La complexité technique et la sensibilité des données d'état civil nous ont conduits à renforcer les standards de sécurité. Les mesures de protection de ces données sont multiples – cloisonnement, réplication des sauvegardes dans un système d'archivage électronique sécurisé, traçage des accès et des modifications. Ces chantiers sont coûteux mais indispensables ; ils permettent d'apporter toutes les garanties nécessaires à la protection des données, à des niveaux de sécurité jamais atteints par le papier. Le contexte politique et la récente multiplication des cyberattaques nous obligent à renforcer cette protection.

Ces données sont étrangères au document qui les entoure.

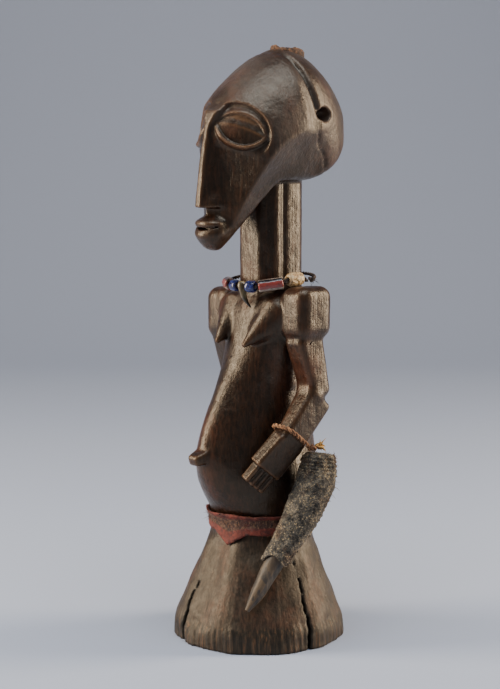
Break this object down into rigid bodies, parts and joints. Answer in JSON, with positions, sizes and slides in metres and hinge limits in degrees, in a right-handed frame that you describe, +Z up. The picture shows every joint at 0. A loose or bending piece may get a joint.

Achever l'expérimentation de dématérialisation de l'état civil est un objectif majeur de la politique de simplification portée par le Gouvernement. Le texte examiné aujourd'hui étend la période d'expérimentation de trois ans, ce qui sera suffisant. Les développements pourront ainsi être achevés et déployés dans l'ensemble de notre réseau consulaire.
Lors des débats au Sénat, j'ai émis le souhait que le Gouvernement puisse, dans les prochains mois, présenter les avancées de l'expérimentation aux élus des Français de l'étranger, afin qu'ils puissent s'assurer que les opérations de dématérialisation sont conformes aux engagements pris en matière de calendrier et de services rendus à l'usager.
Je salue le travail mené en commission, et M. le rapporteur pour son engagement sur ce texte.
Le vote de cette proposition de loi est une étape nécessaire pour inscrire dans le droit commun la délivrance d'actes dématérialisés et ainsi conserver les bénéfices déjà constatés par les administrations et les usagers au-delà du 10 juillet prochain.
Ce vote permettra aussi de mener à bien la création du registre d'état civil électronique, deuxième étape de ce vaste et ambitieux chantier de modernisation de notre vieil état civil, qui s'inscrit pleinement dans l'ambition du Président de la République et du Premier ministre d'accélérer la simplification administrative.